#### Problem description
Beginning with the first line of the entries below, quote each line until you reach and include the line with "crown_shape, crown_cuticle, marks, within=in_cap)".

Scripts that build objects
• • •

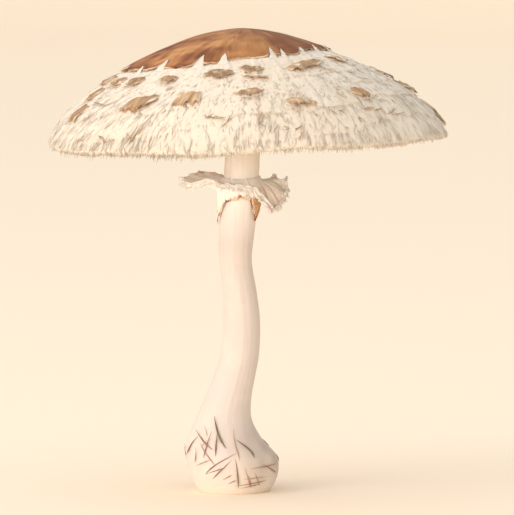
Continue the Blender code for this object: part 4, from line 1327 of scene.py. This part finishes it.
lower = cap_point(share, turn, lift=np.minimum(under, top - 0.2))
crown_points = np.concatenate([upper, lower[::-1]])
line = 0.5 + 0.15 * streaks(turn, way * 2.5, 24, 87) + 0.2 * streaks(turn, way * 5, 80, 88)
line = line + 0.2 * streaks(turn, way * 9, 200, 89)
across, along = way * edge * np.cos(turn), way * edge * np.sin(turn)
line = line + 0.45 * cloud(across / 9, along / 9, 0.0, 99) + 0.3 * cloud(across / 3, along / 3, 5.0, 103)
line = line - 0.3 * np.clip((way - 0.94) / 0.04, 0, 1)
gold = near_angle(angle, 276, 20)[None, :] * np.clip(1.5 * way, 0, 1)
gold = gold * np.clip(0.75 + 0.7 * streaks(turn, way * 2, 60, 90), 0, 1)
# Painted shade on the right front, away from the light, and the real deeper brown of the middle.
umbo_and_side_shade = near_angle(angle, 318, 30)[None, :] * np.clip(0.8 + 0.6 * streaks(turn, way * 3, 44, 91), 0.2, 0.95)
umbo_and_side_shade = umbo_and_side_shade + 0.25 * np.clip(1 - way * 2.2, 0, 1)
cream = np.clip((way - 0.985) / 0.015, 0, 1) * np.clip(0.25 + 0.8 * streaks(turn, 0.0, 60, 92), 0, 0.8)
marks = {
    "streak": np.concatenate([np.clip(line, 0, 1), np.clip(line, 0, 1)[::-1]]),
    "gold": np.concatenate([gold * 0.8, gold[::-1] * 0]),
    "umbo_and_side_shade": np.concatenate([np.clip(umbo_and_side_shade, 0, 0.9), np.clip(umbo_and_side_shade, 0, 0.9)[::-1]]),
    "cream": np.concatenate([cream, cream[::-1] * 0 + 0.8]),
}
crown_shape = net(crown_points)
crown_piece = make_piece("crown_cuticle", crown_shape, crown_cuticle, marks, within=in_cap)
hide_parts("crown_skin")

# The crown's torn edge: fibres of the skin that fray out over the flesh, brown with some white among them.
EDGE_FIBRES = 800
draw = np.random.default_rng(96)
around = draw.uniform(0, math.tau, EDGE_FIBRES)
root_out = crown_edge(around) - notch_depth(around) + draw.uniform(-1.2, 0.0, EDGE_FIBRES)
length = draw.uniform(0.8, 2.0, EDGE_FIBRES)
half_width = draw.uniform(0.1, 0.24, EDGE_FIBRES)
tip_lift = draw.uniform(0.5, 1.0, EDGE_FIBRES)
shape, t = locks(root_out, around, length, half_width, tip_lift, draw, bed=0.7)
pale = draw.choice([0.0, 0.0, 0.0, 0.0, 0.1, 0.7], EDGE_FIBRES)
marks = {
    "streak": np.repeat(draw.uniform(0.1, 1.0, EDGE_FIBRES), LOCK_POINTS),
    "gold": np.zeros(len(t)),
    # Painted shade on the fibres of the right front.
    "umbo_and_side_shade": np.repeat(0.5 * near_angle(around, 316, 34), LOCK_POINTS),
    "cream": np.clip(np.repeat(pale, LOCK_POINTS) + 0.35 * t**3, 0, 1),
}
make_piece("crown_edge_fibres", shape, crown_cuticle, marks, within=in_cap)

# The torn points: white slips of flesh that fill the crown's notches, where the skin split over them.
# Each is a thin triangle, rooted in the wool below the crown, with its tip turned up at the end of the notch.
SLIP_COLUMNS = 9
SLIP_ROWS = 12
SLIP_THICKNESS = 0.45
SLIP_BELOW_EDGE = 2.4
SLIP_TIP_LIFT = 0.35  # of the tip above the skin
WITHOUT_A_SLIP = 192  # the notch at the left outline, where the brown skin reaches the edge
draw = np.random.default_rng(97)
across = np.linspace(-1, 1, SLIP_COLUMNS)[None, :]
t = np.linspace(0, 1, SLIP_ROWS)[:, None]
slips = []
for k, (at, depth, half) in enumerate(CROWN_NOTCHES):
    if at == WITHOUT_A_SLIP:
        continue
    middle = math.radians(at + draw.uniform(-0.15, 0.15) * half)
    base_out = crown_edge(middle) + SLIP_BELOW_EDGE
    tip_out = crown_edge(middle) + 0.75 - depth * draw.uniform(0.85, 1.0)
    out = base_out + (tip_out - base_out) * t + 0.25 * cloud(across * 3, t * 3, 5.0 * k, 98)
    half_turn = math.radians(half) * draw.uniform(1.1, 1.5) * (1 - t) ** 0.8 + 0.0015
    turn = middle + across * half_turn * (1 + 0.15 * cloud(0.0, t * 4, 7.0 * k, 100))
    lift = 0.3 + (CROWN_LIFT + CROWN_THICKNESS + SLIP_TIP_LIFT - 0.3) * t**0.7 - 0.3 * across**2 * (1 - t)
    lift = lift + 0.12 * cloud(across * 4, t * 5, 3.0 * k, 101)
    thin = SLIP_THICKNESS * (1 - 0.6 * t)
    upper = cap_point(out / CAP_RADIUS, turn, lift=lift)
    lower = cap_point(out / CAP_RADIUS, turn, lift=lift - thin)
    slips.append(np.concatenate([upper, lower[:, ::-1]], 1))
slip_shape = loft(np.array(slips))
stroke = 0.15 + 0.25 * cloud(slip_shape[0][:, 0] / 0.8, slip_shape[0][:, 1] / 0.8, 0.0, 102)
marks = {"tip": 0 * stroke, "stroke": np.clip(stroke, 0, 1), "brown": 0 * stroke}
make_piece("torn_white_points", slip_shape, woolly_flesh, marks, within=in_cap)

# The gills: thin soft blades of the same flesh, crowded and free of the stem, where the spores form.
# Long blades run from the collar to the rim, with shorter ones between them, on a thin layer of flesh.
LONG_GILLS = 150
GILL_STATIONS = 15
GILL_START = 0.145
GILL_END = 0.95
# Share of the radius, and how deep a long blade is there.
GILL_DEPTHS = (
    (GILL_START, 2.4),
    (0.20, 6.2),
    (0.34, 8.2),
    (0.50, 8.2),
    (0.67, 6.8),
    (0.83, 4.4),
    (0.945, 0.4),
)
GILL_GAP = 0.4
GILL_LAYER = 1.0

# Gill tissue: soft thin paper-like blades, white going cream, which let some light through.
gill_tissue, tree, place, edge_mark = new_material("pale_gill_tissue", "edge")
BLADE_GRAIN_MM = 1.2
scale = 1 / (BLADE_GRAIN_MM * MM)
grain = add_node(tree, "ShaderNodeTexNoise", {"Vector": place, "Scale": scale, "Detail": 4.0})
blade_colour = add_node(
    tree,
    "ShaderNodeValToRGB",
    {"Fac": grain.outputs["Fac"]},
    stops=((0.35, "#F5E8D3"), (0.65, "#FBF2E4")),
)
finish_material(
    gill_tissue,
    blade_colour.outputs["Color"],
    ((edge_mark, "#E9D6B8"),),
    grain.outputs["Fac"],
    0.3,
    0.15,
    {
        "Roughness": 0.8,
        "Subsurface Weight": 0.2,
        "Subsurface Radius": (1.0, 0.8, 0.6),
        "Subsurface Scale": 1.0 * MM,
    },
)

draw = np.random.default_rng(93)
# Place in a step between two long blades, where the blade starts, its depth as a share, and how many steps.
kinds = ((0.0, GILL_START, 1.0), (0.5, 0.36, 0.86), (0.25, 0.62, 0.62), (0.75, 0.66, 0.62))
place = np.concatenate([np.arange(LONG_GILLS) + at for at, _, _ in kinds])
is_long = np.arange(len(place)) < LONG_GILLS
start = np.repeat([first for _, first, _ in kinds], LONG_GILLS)
start = start + draw.uniform(-0.03, 0.05, len(place)) * ~is_long
depth_share = np.repeat([deep for _, _, deep in kinds], LONG_GILLS) * draw.uniform(0.92, 1.04, len(place))
t = np.linspace(0, 1, GILL_STATIONS)[None, :]
share = start[:, None] + (GILL_END - start[:, None]) * t
turn = (place[:, None] + draw.uniform(-0.08, 0.08, (len(place), 1))) * math.tau / LONG_GILLS
wave = 0.22 * cloud(share * 7, place[:, None] * 0.9, 0.0, 94) / (CAP_RADIUS * share)
deep = np.interp(share, [row[0] for row in GILL_DEPTHS], [row[1] for row in GILL_DEPTHS])
ramp_in = np.where(is_long[:, None], 1.0, np.clip((share - start[:, None]) / 0.12, 0.03, 1))
deep = deep * depth_share[:, None] * ramp_in * (1 + 0.04 * cloud(share * 9, place[:, None] * 1.7, 3.0, 95))
half = (0.15 + 0.06 * share) / (CAP_RADIUS * share)
foot = GILL_GAP + 0.5 * GILL_LAYER
edge_below = GILL_GAP + GILL_LAYER + deep
left_foot = under_point(share, turn - half + 0 * share, below=foot)
left_edge = under_point(share, turn - 0.6 * half + wave, below=edge_below)
right_edge = under_point(share, turn + 0.6 * half + wave, below=edge_below)
right_foot = under_point(share, turn + half + 0 * share, below=foot)
blades = np.stack([left_foot, left_edge, right_edge, right_foot], 2)
blade_points, blade_faces = loft(blades)
blade_marks = np.stack([0 * share, 0.5 + 0 * share, 0.5 + 0 * share, 0 * share], -1).reshape(-1)
layer_angle = np.linspace(0, math.tau, 180, endpoint=False)
shares = np.linspace(GILL_START, GILL_END, 22)
layer = [under_point(at + 0 * layer_angle, layer_angle, below=GILL_GAP) for at in shares]
layer += [under_point(at + 0 * layer_angle, layer_angle, below=GILL_GAP + GILL_LAYER) for at in shares[::-1]]
layer_points, layer_faces = net(np.array(layer), ends=False)
all_faces = blade_faces + [[corner + len(blade_points) for corner in face] for face in layer_faces]
gill_piece = make_piece(
    "gills",
    (np.concatenate([blade_points, layer_points]), all_faces),
    gill_tissue,
    {"edge": np.concatenate([blade_marks, np.zeros(len(layer_points))])},
    within=in_cap,
)
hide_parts("gills")

# The studio: a pale cream floor that curves up into a low wall all round, as plain as the paper of the plate.
# One soft light hangs to the upper left, a long low one reaches in under the cap, and the room does the rest.
FLOOR_RADIUS_M = 4.6
WALL_RADIUS_M = 0.6

paper, tree, _ = new_material("plain_cream_floor")
plain = {"Base Color": colour("#FEEACF"), "Roughness": 0.95, "Specular IOR Level": 0.1}
set_inputs(tree, tree.nodes["Principled BSDF"], plain)
turn = np.linspace(0, math.tau, 96, endpoint=False)
flat_radius = FLOOR_RADIUS_M - WALL_RADIUS_M
profile = [(flat_radius * share, 0.0) for share in (0.3, 0.7, 1.0)]
for bend in np.linspace(0, math.pi / 2, 14)[1:]:
    profile.append((flat_radius + WALL_RADIUS_M * math.sin(bend), WALL_RADIUS_M * (1 - math.cos(bend))))
floor_net = net(np.array([[(out * math.cos(a), out * math.sin(a), up) for a in turn] for out, up in profile]))
stage_mesh = bpy.data.meshes.new("studio_floor")
stage_mesh.from_pydata(floor_net[0].tolist(), [], floor_net[1][:-1])
stage_mesh.shade_smooth()
stage_mesh.materials.append(paper)
studio_floor = bpy.data.objects.new("studio_floor", stage_mesh)
bpy.context.scene.collection.objects.link(studio_floor)

world = bpy.data.worlds.new("soft_room")
bpy.context.scene.world = world
world.use_nodes = True
room = world.node_tree
direction = add_node(room, "ShaderNodeTexCoord")
sideways = add_node(room, "ShaderNodeSeparateXYZ", {"Vector": direction.outputs["Generated"]})
left_brighter = add_node(
    room,
    "ShaderNodeMapRange",
    {"Value": sideways.outputs["X"], "From Min": -1.0, "From Max": 1.0, "To Min": 1.24, "To Max": 0.74},
)
from_left = add_node(
    room,
    "ShaderNodeMapRange",
    {"Value": sideways.outputs["X"], "From Min": -1.0, "From Max": 1.0, "To Min": 0.0, "To Max": 1.0},
)
room_colour = add_node(
    room,
    "ShaderNodeMix",
    {0: from_left.outputs["Result"], 6: (1.0, 0.985, 0.97, 1.0), 7: (0.9, 0.975, 1.06, 1.0)},
    data_type="RGBA",
)
room.links.new(room_colour.outputs[2], room.nodes["Background"].inputs["Color"])
room.links.new(left_brighter.outputs["Result"], room.nodes["Background"].inputs["Strength"])

look_at = Vector(VIEW_CENTRE_MM) * MM
# Name, place, width and height in metres, and power in watts.
SOFT_LIGHTS = (
    ("soft_key", (-1.6, -1.1, 1.4), 1.1, 1.1, 10.0),
    ("low_fill", (-1.4, -2.8, 0.33), 2.4, 0.66, 54.0),
)
WARM_LIGHT = (1.0, 0.92, 0.9)
for name, place, width, height, watts in SOFT_LIGHTS:
    light = bpy.data.lights.new(name, "AREA")
    light.shape = "RECTANGLE"
    light.size = width
    light.size_y = height
    light.energy = watts
    light.color = WARM_LIGHT
    holder = bpy.data.objects.new(name, light)
    holder.location = place
    holder.rotation_euler = (Vector(place) - look_at).to_track_quat("Z", "Y").to_euler()
    bpy.context.scene.collection.objects.link(holder)

camera_data = bpy.data.cameras.new("camera")
camera_data.lens = CAMERA_LENS_MM
camera_data.sensor_width = CAMERA_SENSOR_MM
camera_data.clip_end = 50.0
camera = bpy.data.objects.new("camera", camera_data)
backward = Vector((0.0, -math.cos(CAMERA_ELEVATION), math.sin(CAMERA_ELEVATION)))
camera.location = look_at + CAMERA_DISTANCE_MM * MM * backward
camera.rotation_euler = backward.to_track_quat("Z", "Y").to_euler()
bpy.context.scene.collection.objects.link(camera)
bpy.context.scene.camera = camera
bpy.context.scene.view_settings.view_transform = "Standard"

bpy.context.view_layer.update()
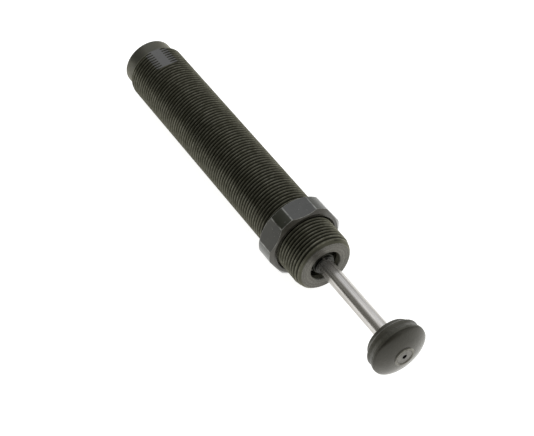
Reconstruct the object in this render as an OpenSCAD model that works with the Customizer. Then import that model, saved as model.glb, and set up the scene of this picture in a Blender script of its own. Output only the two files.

• • •

#### Written reply
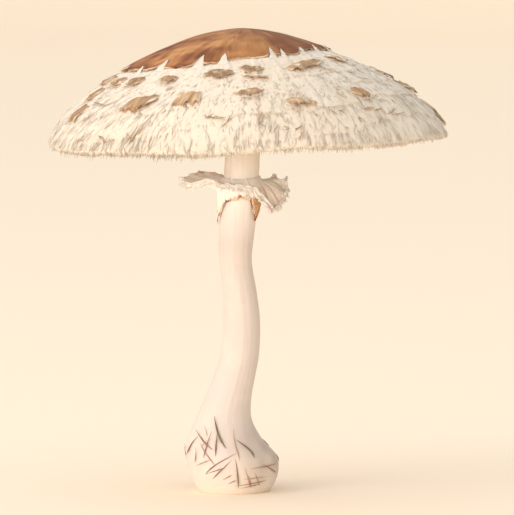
Continue the Blender code for this object: part 4, from line 1327 of scene.py. This part finishes it.
lower = cap_point(share, turn, lift=np.minimum(under, top - 0.2))
crown_points = np.concatenate([upper, lower[::-1]])
line = 0.5 + 0.15 * streaks(turn, way * 2.5, 24, 87) + 0.2 * streaks(turn, way * 5, 80, 88)
line = line + 0.2 * streaks(turn, way * 9, 200, 89)
across, along = way * edge * np.cos(turn), way * edge * np.sin(turn)
line = line + 0.45 * cloud(across / 9, along / 9, 0.0, 99) + 0.3 * cloud(across / 3, along / 3, 5.0, 103)
line = line - 0.3 * np.clip((way - 0.94) / 0.04, 0, 1)
gold = near_angle(angle, 276, 20)[None, :] * np.clip(1.5 * way, 0, 1)
gold = gold * np.clip(0.75 + 0.7 * streaks(turn, way * 2, 60, 90), 0, 1)
# Painted shade on the right front, away from the light, and the real deeper brown of the middle.
umbo_and_side_shade = near_angle(angle, 318, 30)[None, :] * np.clip(0.8 + 0.6 * streaks(turn, way * 3, 44, 91), 0.2, 0.95)
umbo_and_side_shade = umbo_and_side_shade + 0.25 * np.clip(1 - way * 2.2, 0, 1)
cream = np.clip((way - 0.985) / 0.015, 0, 1) * np.clip(0.25 + 0.8 * streaks(turn, 0.0, 60, 92), 0, 0.8)
marks = {
    "streak": np.concatenate([np.clip(line, 0, 1), np.clip(line, 0, 1)[::-1]]),
    "gold": np.concatenate([gold * 0.8, gold[::-1] * 0]),
    "umbo_and_side_shade": np.concatenate([np.clip(umbo_and_side_shade, 0, 0.9), np.clip(umbo_and_side_shade, 0, 0.9)[::-1]]),
    "cream": np.concatenate([cream, cream[::-1] * 0 + 0.8]),
}
crown_shape = net(crown_points)
crown_piece = make_piece("crown_cuticle", crown_shape, crown_cuticle, marks, within=in_cap)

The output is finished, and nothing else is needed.